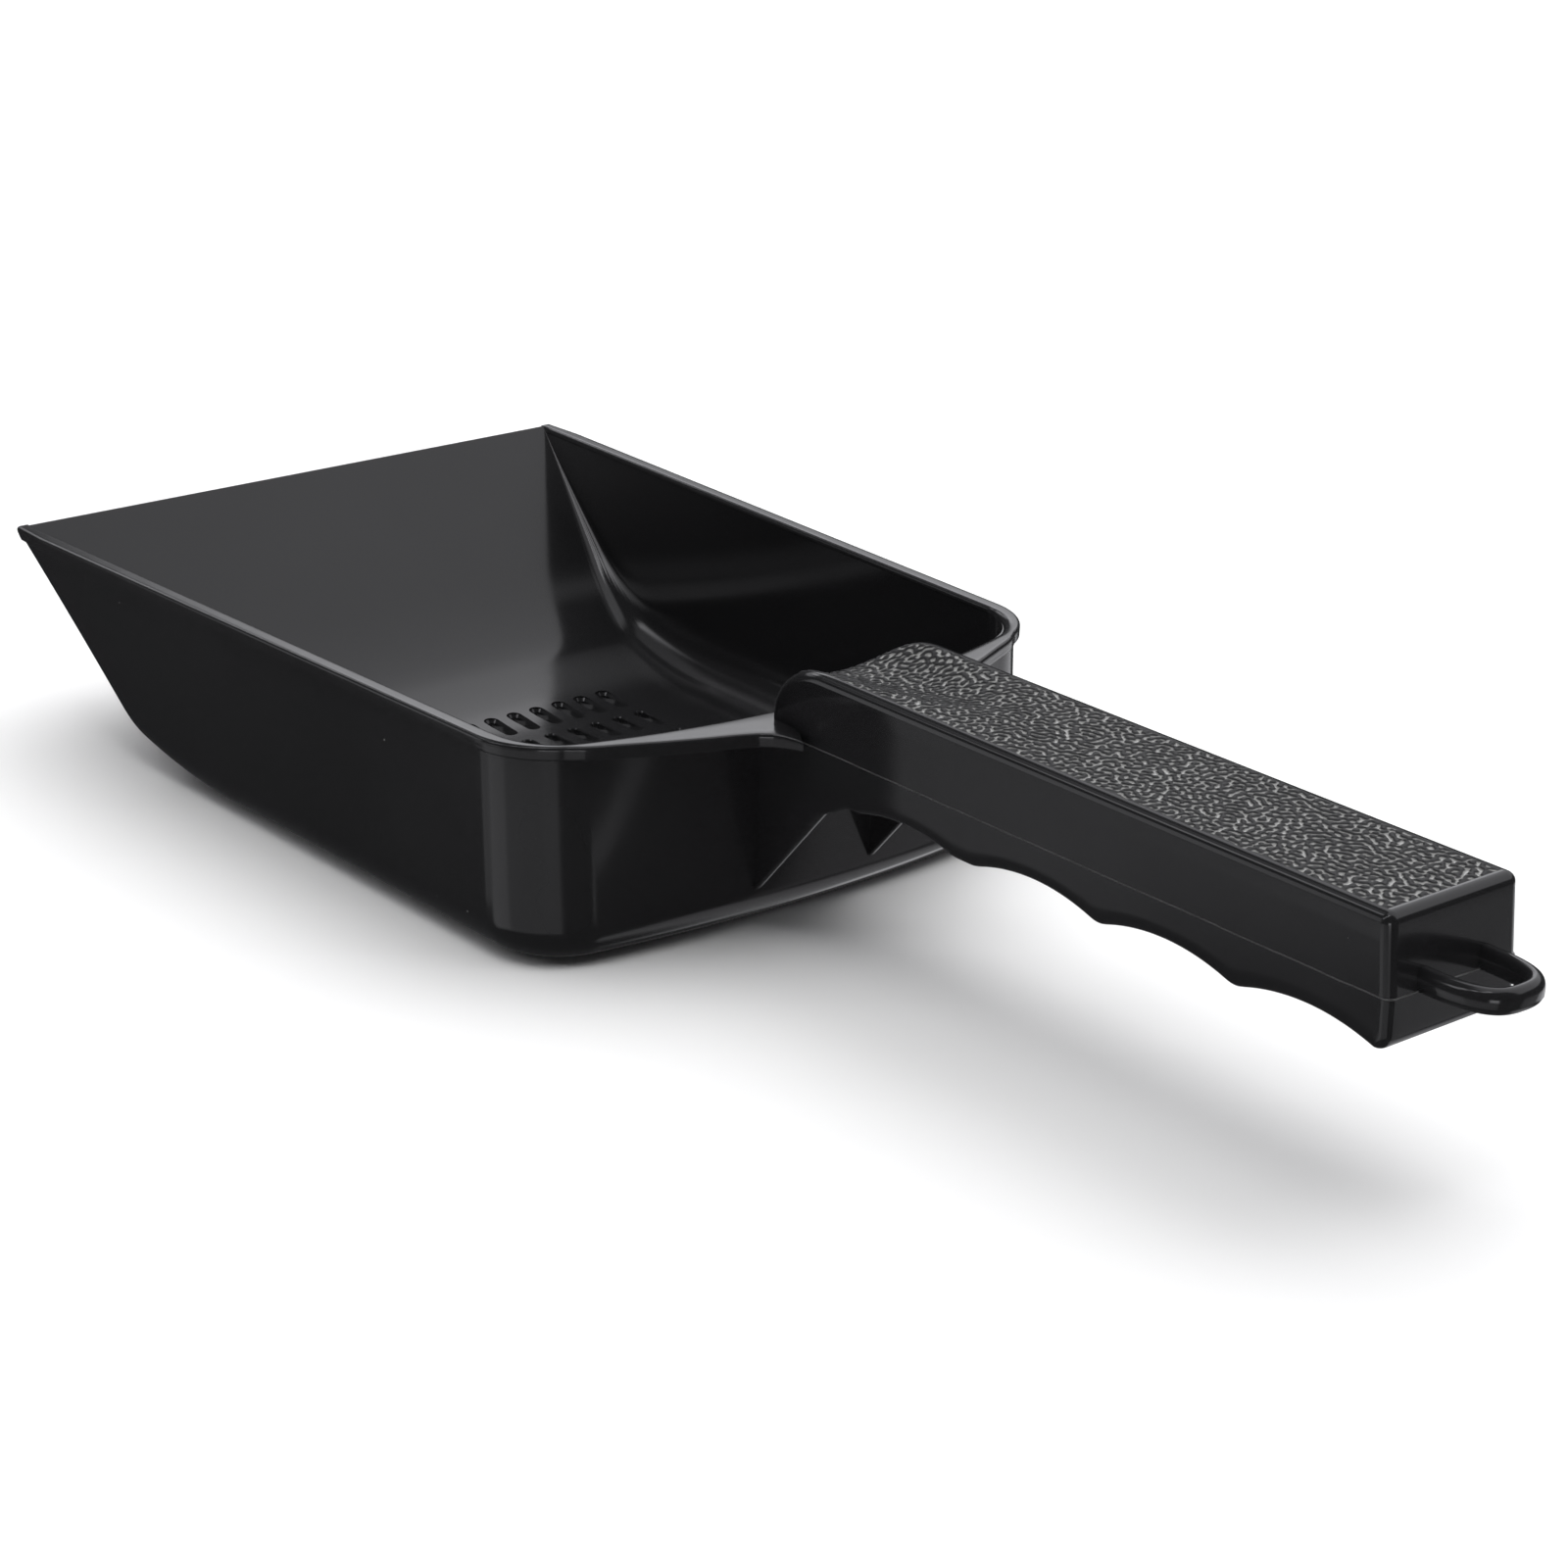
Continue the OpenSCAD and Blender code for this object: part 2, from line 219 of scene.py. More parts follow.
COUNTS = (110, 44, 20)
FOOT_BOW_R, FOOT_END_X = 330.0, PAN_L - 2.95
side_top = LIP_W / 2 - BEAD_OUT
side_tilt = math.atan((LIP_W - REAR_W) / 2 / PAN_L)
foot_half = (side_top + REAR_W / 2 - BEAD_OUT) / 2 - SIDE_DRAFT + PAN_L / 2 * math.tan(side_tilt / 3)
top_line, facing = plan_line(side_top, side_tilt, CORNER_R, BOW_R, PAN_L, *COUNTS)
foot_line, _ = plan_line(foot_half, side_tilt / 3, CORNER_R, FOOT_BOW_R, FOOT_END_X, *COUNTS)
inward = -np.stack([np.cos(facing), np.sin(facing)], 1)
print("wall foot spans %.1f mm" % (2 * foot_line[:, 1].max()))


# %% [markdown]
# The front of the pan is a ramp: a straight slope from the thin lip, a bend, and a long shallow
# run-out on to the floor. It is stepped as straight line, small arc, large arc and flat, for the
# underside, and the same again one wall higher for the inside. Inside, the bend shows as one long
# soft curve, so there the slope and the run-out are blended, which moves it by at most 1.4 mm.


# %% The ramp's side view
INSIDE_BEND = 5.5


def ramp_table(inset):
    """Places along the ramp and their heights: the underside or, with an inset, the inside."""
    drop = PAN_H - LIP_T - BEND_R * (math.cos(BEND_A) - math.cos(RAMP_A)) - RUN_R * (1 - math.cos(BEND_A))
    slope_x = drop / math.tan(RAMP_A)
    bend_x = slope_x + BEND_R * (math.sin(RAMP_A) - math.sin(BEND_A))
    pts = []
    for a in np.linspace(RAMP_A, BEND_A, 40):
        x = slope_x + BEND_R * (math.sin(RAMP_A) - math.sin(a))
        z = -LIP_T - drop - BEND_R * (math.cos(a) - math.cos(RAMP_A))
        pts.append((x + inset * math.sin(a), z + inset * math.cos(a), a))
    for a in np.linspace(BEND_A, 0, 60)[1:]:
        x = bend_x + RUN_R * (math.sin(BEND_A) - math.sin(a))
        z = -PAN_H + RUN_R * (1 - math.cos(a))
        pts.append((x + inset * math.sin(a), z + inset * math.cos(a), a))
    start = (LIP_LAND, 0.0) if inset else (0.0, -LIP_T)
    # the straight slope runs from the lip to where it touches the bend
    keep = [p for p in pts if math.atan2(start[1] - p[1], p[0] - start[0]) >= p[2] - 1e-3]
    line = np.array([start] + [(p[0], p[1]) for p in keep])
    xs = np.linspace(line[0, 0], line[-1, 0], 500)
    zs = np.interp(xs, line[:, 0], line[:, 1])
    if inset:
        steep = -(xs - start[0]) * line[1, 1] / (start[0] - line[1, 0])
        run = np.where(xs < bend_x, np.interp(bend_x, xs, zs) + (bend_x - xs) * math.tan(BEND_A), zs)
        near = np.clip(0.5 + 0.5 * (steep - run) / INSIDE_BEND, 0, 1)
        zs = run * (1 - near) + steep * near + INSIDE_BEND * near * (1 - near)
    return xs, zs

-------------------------

*Short task*:
Your output must be the lines of the material above, from the first through the line that contains "INSIDE_BEND = 5.5", copied exactly. Include both endpoints and nothing else.

*Exercise output*:
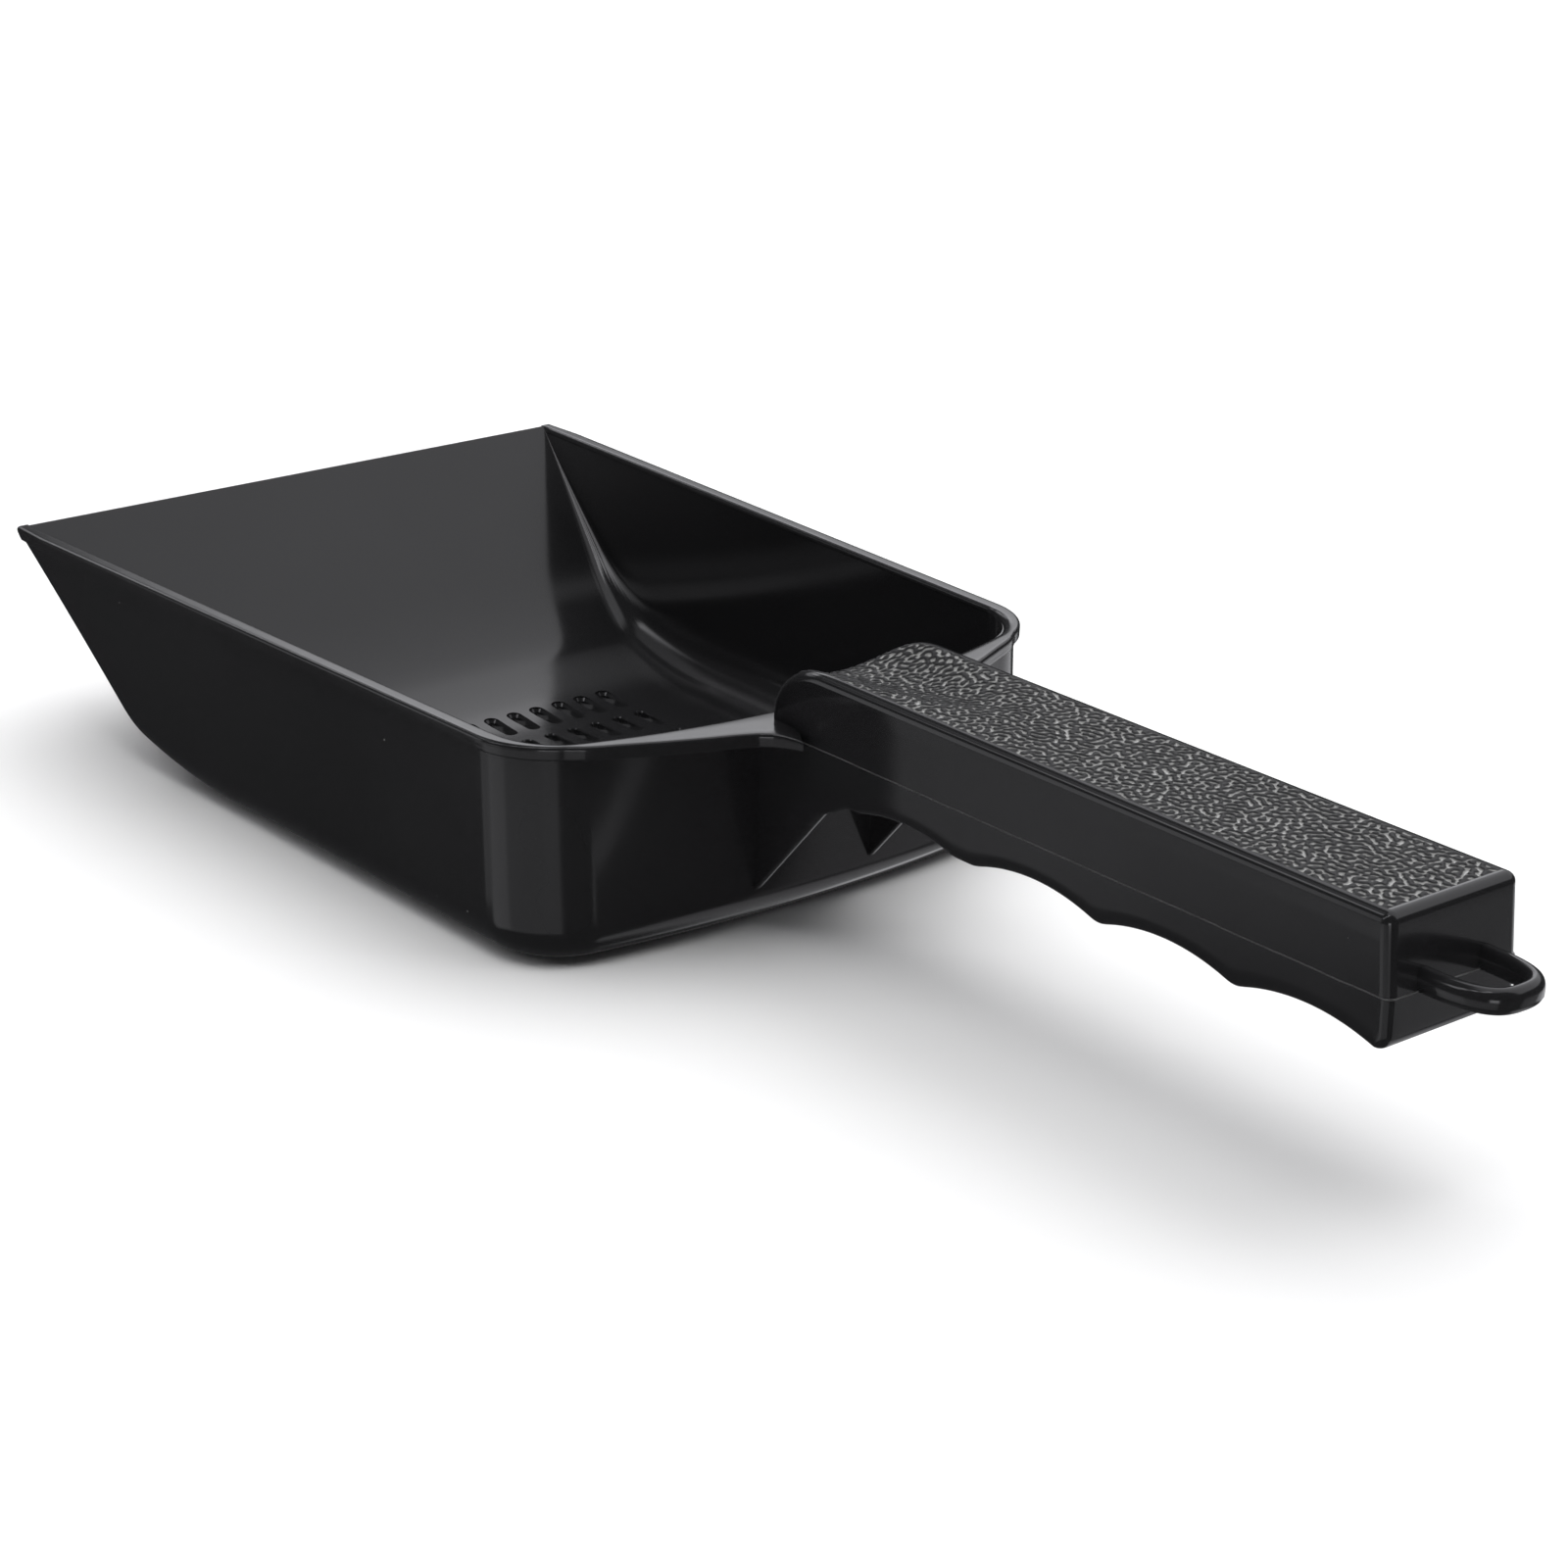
Continue the OpenSCAD and Blender code for this object: part 2, from line 219 of scene.py. More parts follow.
COUNTS = (110, 44, 20)
FOOT_BOW_R, FOOT_END_X = 330.0, PAN_L - 2.95
side_top = LIP_W / 2 - BEAD_OUT
side_tilt = math.atan((LIP_W - REAR_W) / 2 / PAN_L)
foot_half = (side_top + REAR_W / 2 - BEAD_OUT) / 2 - SIDE_DRAFT + PAN_L / 2 * math.tan(side_tilt / 3)
top_line, facing = plan_line(side_top, side_tilt, CORNER_R, BOW_R, PAN_L, *COUNTS)
foot_line, _ = plan_line(foot_half, side_tilt / 3, CORNER_R, FOOT_BOW_R, FOOT_END_X, *COUNTS)
inward = -np.stack([np.cos(facing), np.sin(facing)], 1)
print("wall foot spans %.1f mm" % (2 * foot_line[:, 1].max()))


# %% [markdown]
# The front of the pan is a ramp: a straight slope from the thin lip, a bend, and a long shallow
# run-out on to the floor. It is stepped as straight line, small arc, large arc and flat, for the
# underside, and the same again one wall higher for the inside. Inside, the bend shows as one long
# soft curve, so there the slope and the run-out are blended, which moves it by at most 1.4 mm.


# %% The ramp's side view
INSIDE_BEND = 5.5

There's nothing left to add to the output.